▶ **Stated task**: From the entries below, reproduce exactly the line containing "Write the Blender Python", the line containing "folded in half", and every line in between, with nothing added.

▶ **Records provided**:
--- BEGIN ---

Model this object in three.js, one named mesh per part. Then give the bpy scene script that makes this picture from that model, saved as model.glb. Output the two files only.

--- END ---
--- BEGIN ---

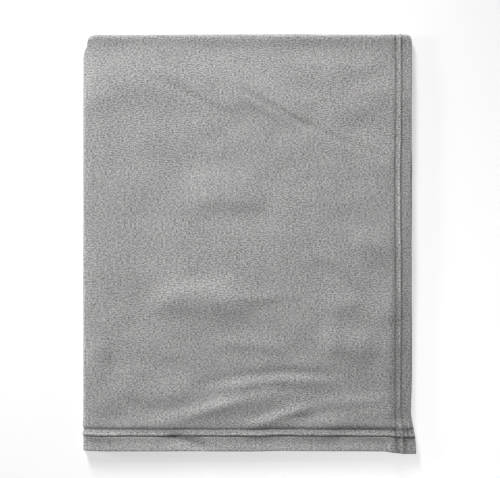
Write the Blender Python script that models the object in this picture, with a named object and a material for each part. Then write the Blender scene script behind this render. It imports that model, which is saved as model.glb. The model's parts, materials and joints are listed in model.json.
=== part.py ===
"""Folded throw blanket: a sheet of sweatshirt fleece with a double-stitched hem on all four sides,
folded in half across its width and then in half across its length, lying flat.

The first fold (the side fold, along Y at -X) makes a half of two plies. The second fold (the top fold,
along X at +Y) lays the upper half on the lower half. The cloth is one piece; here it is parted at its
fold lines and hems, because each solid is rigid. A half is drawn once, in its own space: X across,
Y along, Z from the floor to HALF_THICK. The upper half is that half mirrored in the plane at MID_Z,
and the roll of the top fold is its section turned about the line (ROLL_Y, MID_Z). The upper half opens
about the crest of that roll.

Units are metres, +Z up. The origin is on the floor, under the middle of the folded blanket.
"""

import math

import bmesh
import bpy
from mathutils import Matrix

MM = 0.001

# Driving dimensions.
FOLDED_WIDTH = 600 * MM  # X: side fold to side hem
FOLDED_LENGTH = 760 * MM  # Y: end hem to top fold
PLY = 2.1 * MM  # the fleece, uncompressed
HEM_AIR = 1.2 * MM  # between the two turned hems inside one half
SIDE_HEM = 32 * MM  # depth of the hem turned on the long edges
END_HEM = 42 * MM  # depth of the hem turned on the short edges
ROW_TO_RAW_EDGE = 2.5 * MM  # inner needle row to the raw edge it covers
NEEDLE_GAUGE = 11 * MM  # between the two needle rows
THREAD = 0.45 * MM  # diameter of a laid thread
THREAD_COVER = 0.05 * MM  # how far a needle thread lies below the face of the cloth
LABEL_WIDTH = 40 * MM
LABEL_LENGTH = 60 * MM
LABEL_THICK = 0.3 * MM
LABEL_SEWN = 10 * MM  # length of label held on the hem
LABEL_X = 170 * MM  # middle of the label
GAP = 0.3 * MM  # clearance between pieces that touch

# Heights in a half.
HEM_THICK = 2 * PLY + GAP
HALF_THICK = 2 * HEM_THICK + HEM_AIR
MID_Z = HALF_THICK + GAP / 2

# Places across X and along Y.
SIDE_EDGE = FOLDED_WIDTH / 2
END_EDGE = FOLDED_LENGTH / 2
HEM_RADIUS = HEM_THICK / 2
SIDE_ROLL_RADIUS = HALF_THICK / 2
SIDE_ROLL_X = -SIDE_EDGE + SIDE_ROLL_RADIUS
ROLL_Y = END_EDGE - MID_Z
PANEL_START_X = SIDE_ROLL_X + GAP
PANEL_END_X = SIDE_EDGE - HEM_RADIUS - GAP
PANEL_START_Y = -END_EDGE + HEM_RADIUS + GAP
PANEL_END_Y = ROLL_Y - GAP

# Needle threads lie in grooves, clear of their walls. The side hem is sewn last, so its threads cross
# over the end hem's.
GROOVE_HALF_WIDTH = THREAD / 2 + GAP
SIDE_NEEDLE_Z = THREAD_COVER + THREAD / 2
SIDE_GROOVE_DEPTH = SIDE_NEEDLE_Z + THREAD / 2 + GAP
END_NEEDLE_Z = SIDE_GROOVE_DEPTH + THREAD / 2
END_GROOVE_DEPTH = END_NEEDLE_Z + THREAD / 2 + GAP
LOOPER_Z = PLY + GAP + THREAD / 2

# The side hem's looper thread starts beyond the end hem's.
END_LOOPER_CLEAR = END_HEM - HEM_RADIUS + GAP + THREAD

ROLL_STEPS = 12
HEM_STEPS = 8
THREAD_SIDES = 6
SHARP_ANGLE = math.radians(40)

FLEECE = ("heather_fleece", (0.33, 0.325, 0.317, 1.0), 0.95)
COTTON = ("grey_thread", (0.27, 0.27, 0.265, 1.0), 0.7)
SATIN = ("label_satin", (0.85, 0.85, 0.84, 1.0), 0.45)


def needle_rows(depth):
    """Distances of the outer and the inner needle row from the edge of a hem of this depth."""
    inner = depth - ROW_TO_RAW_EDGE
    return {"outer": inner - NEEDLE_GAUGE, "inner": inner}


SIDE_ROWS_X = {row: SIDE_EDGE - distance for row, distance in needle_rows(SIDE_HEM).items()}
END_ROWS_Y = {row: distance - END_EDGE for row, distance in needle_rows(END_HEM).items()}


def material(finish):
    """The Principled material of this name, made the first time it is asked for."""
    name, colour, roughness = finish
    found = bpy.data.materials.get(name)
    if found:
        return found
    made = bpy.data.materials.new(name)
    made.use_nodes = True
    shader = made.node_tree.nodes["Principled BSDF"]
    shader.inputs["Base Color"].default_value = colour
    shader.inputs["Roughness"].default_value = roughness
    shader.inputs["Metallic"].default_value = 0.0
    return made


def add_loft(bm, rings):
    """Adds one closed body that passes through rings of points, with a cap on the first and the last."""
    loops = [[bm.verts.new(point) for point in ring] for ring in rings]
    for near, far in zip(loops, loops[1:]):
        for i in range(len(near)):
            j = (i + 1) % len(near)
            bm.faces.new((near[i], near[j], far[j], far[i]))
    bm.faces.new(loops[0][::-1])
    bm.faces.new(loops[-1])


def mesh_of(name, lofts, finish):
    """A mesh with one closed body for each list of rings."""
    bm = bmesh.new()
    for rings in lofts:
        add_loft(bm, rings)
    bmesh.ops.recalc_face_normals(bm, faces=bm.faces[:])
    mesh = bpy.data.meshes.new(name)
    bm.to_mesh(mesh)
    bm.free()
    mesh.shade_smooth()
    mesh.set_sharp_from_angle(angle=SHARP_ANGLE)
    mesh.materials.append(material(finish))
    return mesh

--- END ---

▶ **Response**:
Write the Blender Python script that models the object in this picture, with a named object and a material for each part. Then write the Blender scene script behind this render. It imports that model, which is saved as model.glb. The model's parts, materials and joints are listed in model.json.
=== part.py ===
"""Folded throw blanket: a sheet of sweatshirt fleece with a double-stitched hem on all four sides,
folded in half across its width and then in half across its length, lying flat.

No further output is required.